Case in point: Last week I met a frustrated job seeker I’ll call Alicia. She’s currently working for a large corporation and has been looking to move on for some time. She tells me she’s in the midst of the hiring process with a consulting firm, but she’s run into a big problem.
“What happened?” I asked.
“Well, the interviews have gone really well and they’ve given me a verbal offer with a dollar figure attached,” she says, “but earlier in the process they asked what I was currently making. I gave them the average salary for someone at my level across the entire company.”
Alicia works in an arm of the company that for a host of reasons pays less than the average across the company. It’s not a cost-of-living thing—it’s client and travel related. She’s also in the midst of transferring to the part of her current company where she would make the increased salary.
I grimaced: “You should never lie in a job search, Alicia. A salary is about what you’re worth in the market, what the value of the position is, and the budget they have for the role.”
“I know,” she replied. “And that’s the problem. Now I’m screwed. They called yesterday and want proof of my salary. Not just details on what I am making, but an actual pay stub.”
Yikes. Here’s where it gets interesting. Alicia sent in the requested application and pay stub with a note explaining the situation—why she gave the figure she did, how she was transferring to the new part of the company and how she was already doing work with clients in that part of the company.
The recruiter pushed more—asking Alicia for email documentation of the transfer. But internal emails are proprietary, so Alicia didn’t feel comfortable sharing them and told the recruiter so. She then added “I’d hope that the offer you gave me is based on the expectations of the role, and not the salary history of the individual candidate.”
When the recruiter finally got back to Alicia, her offer was cut by $15,000. She turned it down. And when I heard that, I wanted to throttle them both.
Desperation. Is this where we are with recruiting? As recruiters, are we so desperate to please hiring managers that we’ll lowball the offer to save a few bucks? Do we not know that current salary shouldn’t be the only factor to consider? After all, if we didn’t have the budget, we wouldn’t give an offer we couldn’t afford.

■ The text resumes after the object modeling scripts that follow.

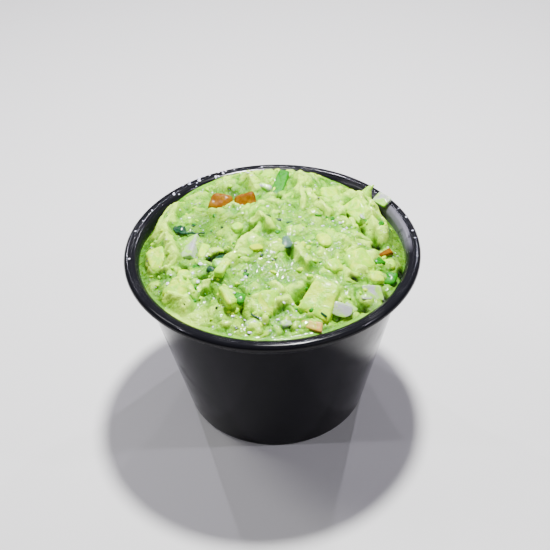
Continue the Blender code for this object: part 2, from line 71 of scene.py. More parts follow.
def meshFrom(name, points, faceSets):
    # points in millimetres; each face set is an array with one row of point numbers to a face
    mesh = bpy.data.meshes.new(name)
    points = np.asarray(points, np.float64).reshape(-1, 3) * mm
    mesh.vertices.add(len(points))
    mesh.vertices.foreach_set("co", points.astype(np.float32).ravel())
    corners = np.concatenate([faces.ravel() for faces in faceSets])
    sizes = np.concatenate([np.full(len(faces), faces.shape[1]) for faces in faceSets])
    starts = np.concatenate([[0], np.cumsum(sizes)[:-1]])
    mesh.loops.add(len(corners))
    mesh.loops.foreach_set("vertex_index", corners.astype(np.int32))
    mesh.polygons.add(len(sizes))
    mesh.polygons.foreach_set("loop_start", starts.astype(np.int32))
    mesh.update(calc_edges=True)
    mesh.validate()
    mesh.shade_smooth()
    return mesh


def gridFaces(rows, columns, closed, first=0):
    # quads of a grid of points, row by row; closed joins the last column to the first
    across = columns if closed else columns - 1
    row, column = np.meshgrid(np.arange(rows - 1), np.arange(across), indexing="ij")
    beside = (column + 1) % columns
    here, right = row * columns + column, row * columns + beside
    quads = np.stack([here, right, right + columns, here + columns], axis=-1)
    return quads.reshape(-1, 4) + first


def gridBorder(rows, columns):
    # numbers of the points round the edge of such a grid, in order
    return np.concatenate([np.arange(columns), np.arange(1, rows) * columns + columns - 1,
                           (rows - 1) * columns + np.arange(columns - 2, -1, -1),
                           np.arange(rows - 2, 0, -1) * columns])


def fanFaces(ringStart, count, pole, flip):
    # triangles from a ring of points to one pole
    here = ringStart + np.arange(count)
    after = ringStart + (np.arange(count) + 1) % count
    order = (after, here) if flip else (here, after)
    return np.stack([order[0], order[1], np.full(count, pole)], axis=-1)


def addPiece(name, mesh, material, nodes=()):
    piece = bpy.data.objects.new(name, mesh)
    bpy.context.scene.collection.objects.link(piece)
    mesh.materials.append(material)
    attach(piece, rootBody)
    if nodes:
        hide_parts(*nodes)
    return piece


def feed(tree, socket, value):
    # a number or a colour is set on the socket, and an output is linked to it
    if isinstance(value, (int, float)):
        socket.default_value = value
    elif isinstance(value, tuple):
        socket.default_value = (*value, 1.0)
    else:
        tree.links.new(value, socket)


def setInputs(node, **values):
    for label, value in values.items():
        node.inputs[label.replace("_", " ")].default_value = value


def setAttribute(mesh, name, values):
    layer = mesh.attributes.new(name, "FLOAT", "POINT")
    layer.data.foreach_set("value", np.asarray(values, np.float32).ravel())


def roundPath(points, reach, steps=5):
    # a polyline with each inner corner turned into a quadratic curve that starts "reach" before it
    path = [points[0]]
    for before, corner, after in zip(points, points[1:], points[2:]):
        before, corner, after = (np.array(p, float) for p in (before, corner, after))
        lengthIn, lengthOut = np.linalg.norm(before - corner), np.linalg.norm(after - corner)
        cut = min(reach, 0.45 * lengthIn, 0.45 * lengthOut)
        start = corner + (before - corner) * cut / lengthIn
        end = corner + (after - corner) * cut / lengthOut
        s = np.linspace(0.0, 1.0, steps)[:, None]
        path += list((1 - s) ** 2 * start + 2 * s * (1 - s) * corner + s**2 * end)
    path.append(points[-1])
    return np.array(path, float)


def waves(points, size, seed, count=10):
    # soft 3D noise: a sum of sine waves of about one wavelength in random directions
    rng = np.random.default_rng(seed)
    ways = rng.normal(size=(count, 3))
    ways /= np.linalg.norm(ways, axis=1, keepdims=True)
    lengths = size * rng.uniform(0.7, 1.5, count)
    phase = rng.uniform(0.0, 2.0 * np.pi, count)
    rate = (ways * (2 * np.pi / lengths)[:, None]).T
    return np.sin(points @ rate + phase).sum(axis=1) / math.sqrt(count)


# camera, light and floor

viewValues = {
    "distance": 300.0,        # camera to the middle of the rim
    "elevation": 39.5,
    "roll": -1.95,
    "focalPixels": 1203.0,    # in an image 550 pixels wide
    "imageSize": 550,
    "rimCentre": (-3.1, -28.5),   # pixels from the image's middle, right and down
    "rimHeight": 47.0,
}

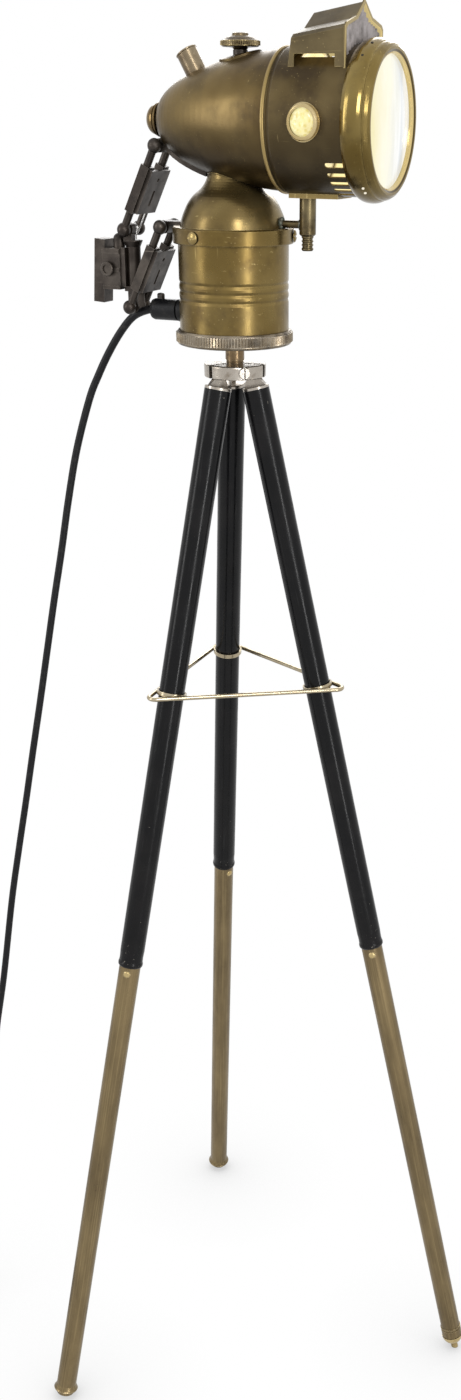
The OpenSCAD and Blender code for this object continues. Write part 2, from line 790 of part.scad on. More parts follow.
// Outside face of the drum as a solid, for what sits on it
module drum_solid() {
    $fn = 240;
    head_turned([
        [drum_x, 0], [drum_x, drum_r - 3], [drum_x + cone_len, drum_r], [spigot_x, drum_r], [spigot_x, 0]]);
}

module drum() {
    spigot = bullet_r - sheet - 0.25;
    color("peru") difference() {
        head_turned([
            [drum_x - 3, spigot], [drum_x, spigot], [drum_x, bullet_r + 0.3], [drum_x + 0.8, bullet_r + 0.3],
            [drum_x + cone_len, drum_r], [spigot_x, drum_r], [spigot_x, drum_in],
            [drum_x + cone_len + 0.3, drum_in], [drum_x + 0.8, spigot - sheet + 0.2],
            [drum_x - 3, spigot - sheet + 0.2]]);
        for (side = [-1, 1]) for (k = [0:4])
            translate([0, 0, head_z]) rotate([-side * (slot_first + k * slot_step), 0, 0])
                rotate([90 * side, 0, 0]) translate([slot_x + slot_w / 2, 0, -drum_r - 2]) {
                    cylinder(h = 6, d = slot_w);
                    translate([0, -slot_w / 2, 0])
                        cube([drum_end - slot_x - slot_w / 2 + 0.5, slot_w, 6]);
                }
        for (side = [-1, 1]) translate([jewel_x, 0, head_z]) rotate([90 * side, 0, 0])
            cylinder(h = drum_r + over, r = jewel_r - 1);
        translate([hood_foot + 7, -hood_w + 6, head_z]) cube([25, 2 * hood_w - 12, drum_r + 2]);
    }
}

module pipe_saddle() {
    color("goldenrod") difference() {
        translate([drum_x + cone_len + 0.4, -saddle_w, saddle_z]) cube([32.6, 2 * saddle_w, 4]);
        drum_solid();
    }
}

// Gas pipe: stands under the saddle, with a hose nozzle below and a branch back to the bell
module gas_pipe() {
    r = pipe_d / 2;
    nose = 3.75;
    height = saddle_z - pipe_bottom;
    color("goldenrod") difference() {
        union() {
            translate([pipe_x, 0, pipe_bottom - nozzle_len]) rotate_extrude() polygon(concat(
                [[0, 0], [nose - 0.6, 0], [nose, 0.8]],
                [for (k = [0:2]) each [
                    [nose, 1.6 + 2.2 * k], [nose - 0.5, 2 + 2.2 * k],
                    [nose - 0.5, 2.8 + 2.2 * k], [nose, 3.2 + 2.2 * k]]],
                [[nose, nozzle_len - 0.6], [r - 0.6, nozzle_len], [r, nozzle_len + 0.6],
                    [r, nozzle_len + height], [0, nozzle_len + height]]));
            rod([bell_r - 8, 0, branch_z], [pipe_x, 0, branch_z], branch_r);
        }
        translate([pipe_x, 0, pipe_bottom - nozzle_len - over]) cylinder(h = 24, r = 1.9);
        translate([0, 0, collar_top]) rotate_extrude()
            polygon(concat([[0, 0]], bell_line, [[0, bell_h]]));
    }
}

// Outline of the hood at one end: half width w, eaves, shoulder, step and peak above the axis
function hood_half(w, eave, peak) = [
    [w, hood_low], [w, eave], [shoulder_y * w / hood_w, eave + (peak - eave) * shoulder_share],
    [step_y * w / hood_w, eave + (peak - eave) * step_share], [0, peak]];
function hood_outline(w, eave, peak) = concat(
    hood_half(w, eave, peak), back([for (q = hood_half(w, eave, peak)) if (q[0] > 0) [-q[0], q[1]]]));

// Ruled block between a leaning rear outline and the flat front one
module hood_block(w, cut, lean, front) {
    rear = hood_outline(w, eave_rise - eave_fall - cut, peak_rise - hood_fall - cut);
    face = hood_outline(w, eave_rise - cut, peak_rise - cut * 1.3);
    n = len(face);
    points = concat(
        [for (q = rear)
            [hood_foot + lean + hood_lean * (q[1] - hood_low) / (peak_rise - hood_low), q[0], q[1]]],
        [for (q = face) [front, q[0], q[1]]]);
    walls = [for (k = [0:n - 1]) let (j = (k + 1) % n) each [[k, k + n, j], [j, k + n, j + n]]];
    ends = [[for (k = [0:n - 1]) k], [for (k = [n - 1:-1:0]) k + n]];
    polyhedron(points = points, faces = concat(ends, walls));
}

module hood() {
    color("peru") difference() {
        union() {
            translate([0, 0, head_z]) hood_block(hood_w, 0, 0, hood_front);
            translate([hood_front - 1.5, 0, head_z]) rotate([90, 0, 90]) linear_extrude(1.5)
                polygon(hood_outline(
                    hood_w + flange_out, eave_rise + flange_out * 0.8, peak_rise + flange_out));
        }
        translate([0, 0, head_z]) hood_block(hood_w - sheet, sheet, sheet, hood_front + over);
        translate([hood_foot - 5, 0, head_z]) rotate([0, 90, 0]) cylinder(h = 50, r = drum_r + seat);
        translate([hood_foot + 5, -hood_w - 2, head_z])
            cube([hood_front - hood_foot - 12, 2 * hood_w + 4, hood_open]);
    }
}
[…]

But it’s not just the recruiter’s fault. As job seekers, are we so desperate that we have to lie to get what we think we’re worth? Do we not have the faith in our value in the market, an ability to research or the confidence to share our salary expectations at the same time we share our current salary? I guess not.
The worst part is that no one won here. The recruiter had a chance to fill a role with a successful candidate in budget. Alicia had the chance to get the job she wanted. But because we’ve forgotten the basics, everyone loses.
Of course, this all could have been avoided. Alicia shouldn’t have lied in the first place. And the recruiter could have asked for both current salary and salary expectations giving Alicia the opportunity to make a case. But they didn’t. Now they both start over wasting time and resources.
This isn’t an isolated incident. As talent acquisition leaders, we are continuing to put pressure on recruiters to meet demanding needs, measures and metrics. Then we look back up—up at our hiring managers, our demanding leadership teams. They put pressure on us and we pass that on to the front line that can often result in rash decisions, or just a lack of basic training.
What’s causing the desperation? Maybe it’s that we’re so focused on where recruiting is headed, we’ve forgotten how we got here and where we came from. Maybe it’s time to go back to the basics. I’ll say it again, Alicia shouldn’t have lied. But if the recruiter had set the stage correctly, asking for current salary and salary expectations, the scenario could have been avoided.
Desperate times call for desperate measures. Have you trained your recruiters today?